* Begin Recorded data *
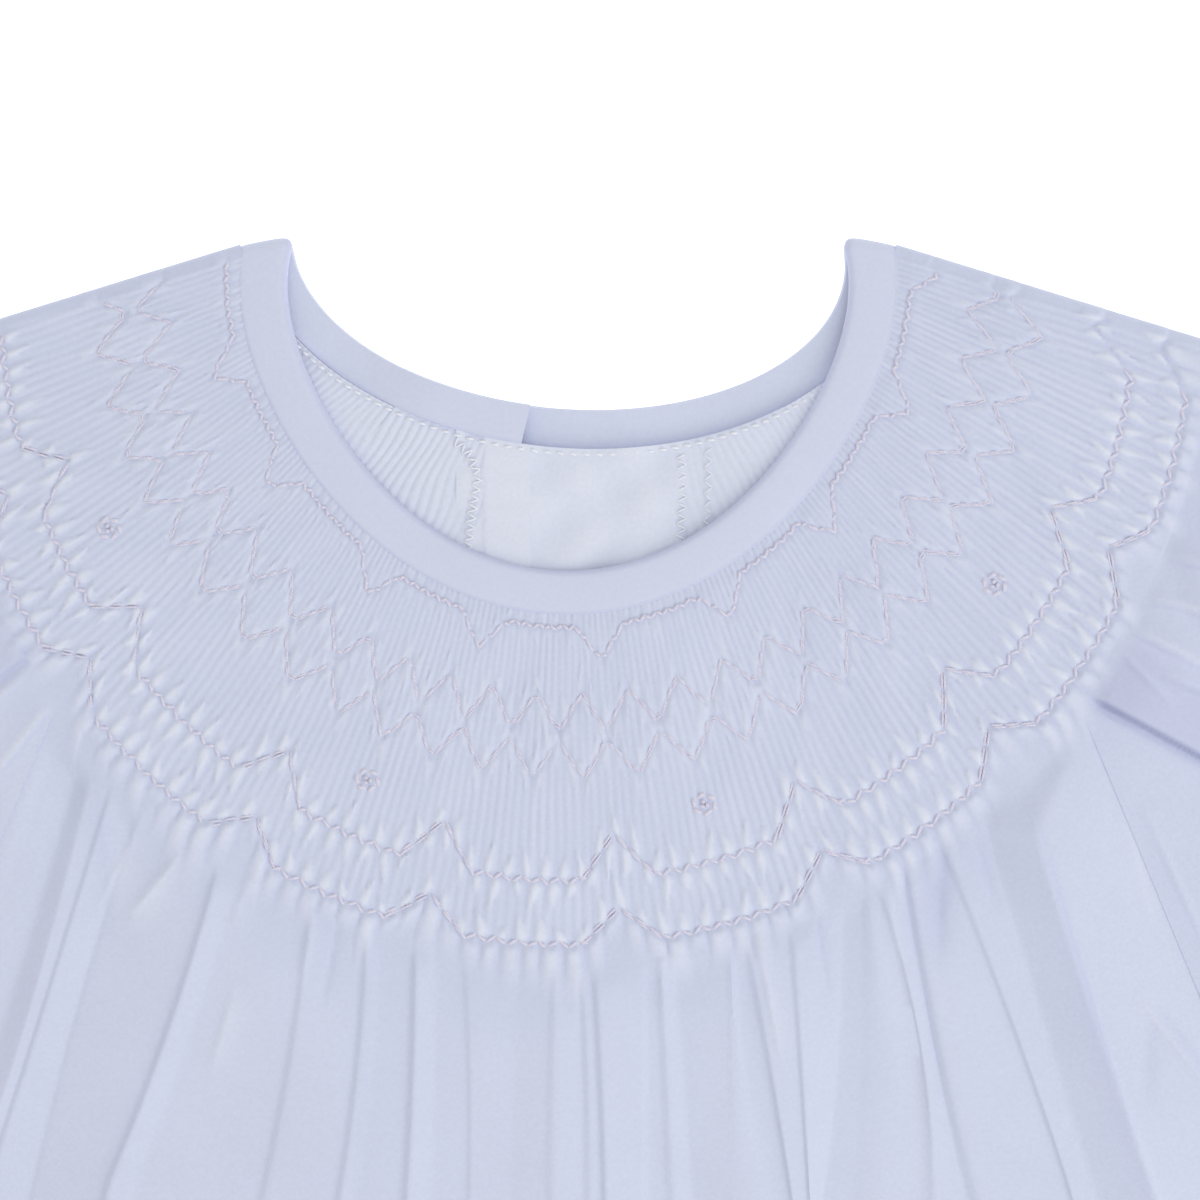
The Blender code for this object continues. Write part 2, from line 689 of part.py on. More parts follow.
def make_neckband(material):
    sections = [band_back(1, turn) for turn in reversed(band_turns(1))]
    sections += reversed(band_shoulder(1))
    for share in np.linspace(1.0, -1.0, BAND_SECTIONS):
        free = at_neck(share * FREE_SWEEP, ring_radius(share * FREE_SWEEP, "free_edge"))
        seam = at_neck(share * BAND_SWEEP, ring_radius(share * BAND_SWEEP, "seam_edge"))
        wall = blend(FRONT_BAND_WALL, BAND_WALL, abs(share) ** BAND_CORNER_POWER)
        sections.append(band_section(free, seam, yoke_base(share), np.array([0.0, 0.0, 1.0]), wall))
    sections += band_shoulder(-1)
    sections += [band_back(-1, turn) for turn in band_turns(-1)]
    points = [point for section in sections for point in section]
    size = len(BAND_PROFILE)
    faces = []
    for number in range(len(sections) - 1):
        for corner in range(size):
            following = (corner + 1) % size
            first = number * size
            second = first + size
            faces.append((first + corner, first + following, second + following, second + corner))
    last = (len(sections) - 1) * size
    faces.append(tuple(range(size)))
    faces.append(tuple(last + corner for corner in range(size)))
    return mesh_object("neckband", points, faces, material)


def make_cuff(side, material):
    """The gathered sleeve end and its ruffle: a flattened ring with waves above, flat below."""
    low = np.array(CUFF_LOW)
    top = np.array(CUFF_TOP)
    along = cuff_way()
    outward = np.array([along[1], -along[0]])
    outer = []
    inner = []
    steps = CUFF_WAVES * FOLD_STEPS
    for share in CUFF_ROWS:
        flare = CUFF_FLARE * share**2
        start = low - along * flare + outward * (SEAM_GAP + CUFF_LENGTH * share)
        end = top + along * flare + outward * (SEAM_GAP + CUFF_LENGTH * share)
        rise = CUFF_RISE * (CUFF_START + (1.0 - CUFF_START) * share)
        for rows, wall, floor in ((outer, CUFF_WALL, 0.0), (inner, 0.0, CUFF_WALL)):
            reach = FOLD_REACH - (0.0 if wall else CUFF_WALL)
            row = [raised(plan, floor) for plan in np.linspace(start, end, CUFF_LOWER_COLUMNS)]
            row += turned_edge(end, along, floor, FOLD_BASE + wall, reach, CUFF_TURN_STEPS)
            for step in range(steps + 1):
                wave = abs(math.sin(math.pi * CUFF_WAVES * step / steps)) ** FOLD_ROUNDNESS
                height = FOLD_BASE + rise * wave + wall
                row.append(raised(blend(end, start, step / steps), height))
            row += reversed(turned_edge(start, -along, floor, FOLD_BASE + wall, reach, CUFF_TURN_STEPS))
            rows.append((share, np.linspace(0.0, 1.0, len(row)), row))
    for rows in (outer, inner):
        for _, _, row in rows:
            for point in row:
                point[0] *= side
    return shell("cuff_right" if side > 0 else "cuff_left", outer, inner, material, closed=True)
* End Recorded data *
Reproduce the data, keeping every line exactly the same.

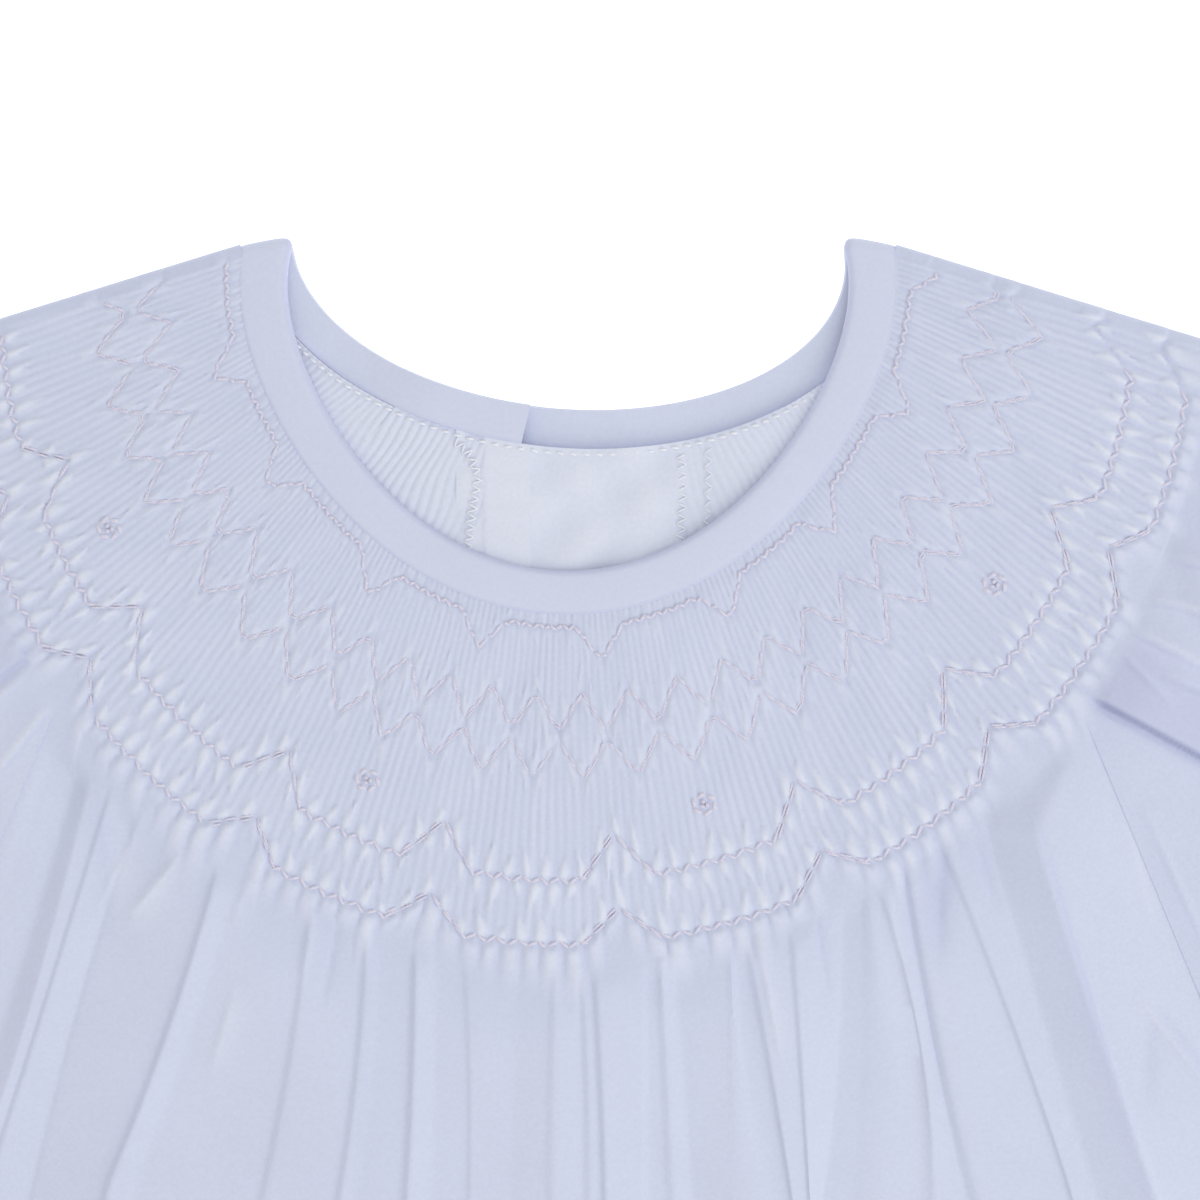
The Blender code for this object continues. Write part 2, from line 689 of part.py on. More parts follow.
def make_neckband(material):
    sections = [band_back(1, turn) for turn in reversed(band_turns(1))]
    sections += reversed(band_shoulder(1))
    for share in np.linspace(1.0, -1.0, BAND_SECTIONS):
        free = at_neck(share * FREE_SWEEP, ring_radius(share * FREE_SWEEP, "free_edge"))
        seam = at_neck(share * BAND_SWEEP, ring_radius(share * BAND_SWEEP, "seam_edge"))
        wall = blend(FRONT_BAND_WALL, BAND_WALL, abs(share) ** BAND_CORNER_POWER)
        sections.append(band_section(free, seam, yoke_base(share), np.array([0.0, 0.0, 1.0]), wall))
    sections += band_shoulder(-1)
    sections += [band_back(-1, turn) for turn in band_turns(-1)]
    points = [point for section in sections for point in section]
    size = len(BAND_PROFILE)
    faces = []
    for number in range(len(sections) - 1):
        for corner in range(size):
            following = (corner + 1) % size
            first = number * size
            second = first + size
            faces.append((first + corner, first + following, second + following, second + corner))
    last = (len(sections) - 1) * size
    faces.append(tuple(range(size)))
    faces.append(tuple(last + corner for corner in range(size)))
    return mesh_object("neckband", points, faces, material)


def make_cuff(side, material):
    """The gathered sleeve end and its ruffle: a flattened ring with waves above, flat below."""
    low = np.array(CUFF_LOW)
    top = np.array(CUFF_TOP)
    along = cuff_way()
    outward = np.array([along[1], -along[0]])
    outer = []
    inner = []
    steps = CUFF_WAVES * FOLD_STEPS
    for share in CUFF_ROWS:
        flare = CUFF_FLARE * share**2
        start = low - along * flare + outward * (SEAM_GAP + CUFF_LENGTH * share)
        end = top + along * flare + outward * (SEAM_GAP + CUFF_LENGTH * share)
        rise = CUFF_RISE * (CUFF_START + (1.0 - CUFF_START) * share)
        for rows, wall, floor in ((outer, CUFF_WALL, 0.0), (inner, 0.0, CUFF_WALL)):
            reach = FOLD_REACH - (0.0 if wall else CUFF_WALL)
            row = [raised(plan, floor) for plan in np.linspace(start, end, CUFF_LOWER_COLUMNS)]
            row += turned_edge(end, along, floor, FOLD_BASE + wall, reach, CUFF_TURN_STEPS)
            for step in range(steps + 1):
                wave = abs(math.sin(math.pi * CUFF_WAVES * step / steps)) ** FOLD_ROUNDNESS
                height = FOLD_BASE + rise * wave + wall
                row.append(raised(blend(end, start, step / steps), height))
            row += reversed(turned_edge(start, -along, floor, FOLD_BASE + wall, reach, CUFF_TURN_STEPS))
            rows.append((share, np.linspace(0.0, 1.0, len(row)), row))
    for rows in (outer, inner):
        for _, _, row in rows:
            for point in row:
                point[0] *= side
    return shell("cuff_right" if side > 0 else "cuff_left", outer, inner, material, closed=True)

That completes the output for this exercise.